As ya notice we tend to do this.
It goes,...
Well...
Actually history is what it is. We learn from it. Put the Confederate flags, and statues within battle, and grave memorial sites, and leave it at that. It acknowledges the memory, but does not glorify it. Just banning them is culturally divisive, and gives all that material far more power than it really has or needs.
It's an assault many would feel on their identity. Many truly feel this.
You can't deny history. You can only acknowledge it, and learn from it. We learned that though the common Southern trooper did fight with great valor. (...even Obama said this.) Their cause was not worthy of them. (...he said that too.)
The common Southern soldier fought for his family, and home.
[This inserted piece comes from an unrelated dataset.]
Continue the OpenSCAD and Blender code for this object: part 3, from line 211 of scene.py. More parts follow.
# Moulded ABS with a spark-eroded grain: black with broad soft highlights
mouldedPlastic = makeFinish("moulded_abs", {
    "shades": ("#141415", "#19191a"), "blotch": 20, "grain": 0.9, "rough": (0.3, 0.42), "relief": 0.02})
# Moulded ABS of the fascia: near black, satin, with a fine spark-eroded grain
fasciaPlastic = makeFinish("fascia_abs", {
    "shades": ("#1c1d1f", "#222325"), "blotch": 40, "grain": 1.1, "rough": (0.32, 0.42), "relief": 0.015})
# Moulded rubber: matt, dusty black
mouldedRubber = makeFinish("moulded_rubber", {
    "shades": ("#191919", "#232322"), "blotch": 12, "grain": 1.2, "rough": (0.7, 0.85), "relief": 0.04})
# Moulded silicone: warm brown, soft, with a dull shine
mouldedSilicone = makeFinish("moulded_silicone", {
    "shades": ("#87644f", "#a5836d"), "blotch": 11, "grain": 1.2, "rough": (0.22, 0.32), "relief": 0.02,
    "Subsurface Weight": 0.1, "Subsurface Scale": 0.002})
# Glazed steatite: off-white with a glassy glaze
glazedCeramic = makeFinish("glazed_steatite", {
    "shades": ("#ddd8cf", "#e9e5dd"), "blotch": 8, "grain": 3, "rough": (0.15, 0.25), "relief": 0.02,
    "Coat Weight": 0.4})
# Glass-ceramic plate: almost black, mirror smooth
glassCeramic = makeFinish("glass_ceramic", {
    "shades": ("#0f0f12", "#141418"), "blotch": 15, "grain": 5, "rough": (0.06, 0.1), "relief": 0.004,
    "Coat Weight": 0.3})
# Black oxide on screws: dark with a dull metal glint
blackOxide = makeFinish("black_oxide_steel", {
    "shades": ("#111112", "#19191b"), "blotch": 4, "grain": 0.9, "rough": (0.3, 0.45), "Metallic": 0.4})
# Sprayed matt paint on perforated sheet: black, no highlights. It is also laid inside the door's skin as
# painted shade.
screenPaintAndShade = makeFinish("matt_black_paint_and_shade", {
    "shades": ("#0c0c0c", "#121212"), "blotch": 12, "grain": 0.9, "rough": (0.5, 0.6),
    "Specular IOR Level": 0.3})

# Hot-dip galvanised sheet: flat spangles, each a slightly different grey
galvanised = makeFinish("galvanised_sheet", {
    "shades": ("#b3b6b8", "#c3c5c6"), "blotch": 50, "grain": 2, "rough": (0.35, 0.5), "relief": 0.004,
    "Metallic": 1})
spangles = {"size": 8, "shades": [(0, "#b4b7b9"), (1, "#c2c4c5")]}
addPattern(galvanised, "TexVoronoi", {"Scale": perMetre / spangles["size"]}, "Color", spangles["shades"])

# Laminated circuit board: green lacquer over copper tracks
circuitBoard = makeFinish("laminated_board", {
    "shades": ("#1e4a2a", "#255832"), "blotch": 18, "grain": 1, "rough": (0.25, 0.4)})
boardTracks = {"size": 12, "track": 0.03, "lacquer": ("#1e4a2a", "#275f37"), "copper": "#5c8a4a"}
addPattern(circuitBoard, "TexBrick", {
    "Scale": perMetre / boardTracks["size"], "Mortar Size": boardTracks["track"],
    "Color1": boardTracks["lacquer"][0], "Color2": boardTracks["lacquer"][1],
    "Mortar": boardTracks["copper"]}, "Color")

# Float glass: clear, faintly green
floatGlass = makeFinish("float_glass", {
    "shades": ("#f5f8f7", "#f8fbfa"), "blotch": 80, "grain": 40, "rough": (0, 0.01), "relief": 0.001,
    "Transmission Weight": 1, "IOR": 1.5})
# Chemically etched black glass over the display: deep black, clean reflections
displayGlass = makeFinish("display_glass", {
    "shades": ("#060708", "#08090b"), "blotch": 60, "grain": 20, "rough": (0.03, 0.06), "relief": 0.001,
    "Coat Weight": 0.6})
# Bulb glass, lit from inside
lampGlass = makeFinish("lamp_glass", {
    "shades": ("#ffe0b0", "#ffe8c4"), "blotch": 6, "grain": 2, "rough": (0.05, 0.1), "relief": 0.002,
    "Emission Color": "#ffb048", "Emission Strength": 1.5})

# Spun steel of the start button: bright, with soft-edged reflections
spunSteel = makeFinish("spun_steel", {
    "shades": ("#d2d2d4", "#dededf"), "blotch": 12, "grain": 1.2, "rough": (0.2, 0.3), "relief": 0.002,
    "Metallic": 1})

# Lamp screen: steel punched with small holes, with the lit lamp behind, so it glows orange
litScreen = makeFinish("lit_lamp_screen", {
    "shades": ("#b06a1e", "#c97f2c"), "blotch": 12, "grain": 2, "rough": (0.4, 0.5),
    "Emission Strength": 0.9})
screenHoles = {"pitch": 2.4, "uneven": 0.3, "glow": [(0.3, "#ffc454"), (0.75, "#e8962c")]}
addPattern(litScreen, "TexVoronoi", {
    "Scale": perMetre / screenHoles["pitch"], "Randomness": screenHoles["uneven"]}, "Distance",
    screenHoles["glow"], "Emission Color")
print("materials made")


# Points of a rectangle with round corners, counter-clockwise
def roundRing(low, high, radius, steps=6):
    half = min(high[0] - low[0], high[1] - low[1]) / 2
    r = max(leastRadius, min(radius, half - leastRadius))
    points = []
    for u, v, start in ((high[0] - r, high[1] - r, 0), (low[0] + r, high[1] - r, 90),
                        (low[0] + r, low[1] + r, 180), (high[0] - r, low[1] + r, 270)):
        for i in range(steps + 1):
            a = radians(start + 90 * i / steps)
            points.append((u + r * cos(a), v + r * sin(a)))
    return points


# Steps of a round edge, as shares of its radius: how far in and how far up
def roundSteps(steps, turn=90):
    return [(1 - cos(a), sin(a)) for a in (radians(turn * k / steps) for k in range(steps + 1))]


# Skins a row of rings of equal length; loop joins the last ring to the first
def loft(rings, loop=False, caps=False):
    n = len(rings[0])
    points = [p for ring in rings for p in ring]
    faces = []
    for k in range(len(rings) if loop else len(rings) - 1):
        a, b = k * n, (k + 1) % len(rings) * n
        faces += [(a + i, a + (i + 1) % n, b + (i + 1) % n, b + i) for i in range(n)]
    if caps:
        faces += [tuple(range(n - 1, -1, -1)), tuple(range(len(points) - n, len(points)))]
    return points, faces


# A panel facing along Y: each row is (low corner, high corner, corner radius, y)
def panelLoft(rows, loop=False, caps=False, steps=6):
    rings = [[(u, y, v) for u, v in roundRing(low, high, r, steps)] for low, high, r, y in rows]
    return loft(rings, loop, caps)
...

However his government started the war to found a nation that they very specifically stated was based on Slavery...they said it. It's in the written record. All of the founders of the Confederacy said it plainly, and proudly...no getting around it. There it is in print in their words. Case closed. Now lets just get the hell on with the 21st bleeping century.
'Course like me in my Blue 9th U.S. Colored Calvary tunic. ( ...above.) If they want to wear the Grey...cool. Just keep the flags, and statues where they should be...at the memorials. ...and re-enactment fields.
Btw I remember when the Klan wanted to march in Harlem. This back in the extreme daze of the late 60's 70's. 'Course all hell broke out, and it never happen. Me I said at the time to universal condemnation that they should march. I mean this I 'had' to see.
The reasoning at the time was that Civil Rights groups marched through their 'hoods. Soo they'll march in ours. This would have been a profoundly interesting event. ..if it happened. which it didn't.
Turns out we were as intolerant they are...kinda.
'But if it did happen,...
Ideally everybody should have been friendly, and respectful to our "guests". Even though they had our blood on their hands,...human person to person as Dr. king asked us to be. Confront your enemy with patients, and kindness.
Worked in a way for that Gandhi guy. ...kinda.
Being the gleefully deranged peacenik that I still am. I hoped for conversations, and debates between the Kluxers, and Harlemites...all done over a great table of Bar-B-Q. That, and everybody goes home changed in their hearts having found out that we we're all just folks.
It is such dreams as this that might yet save this Republic.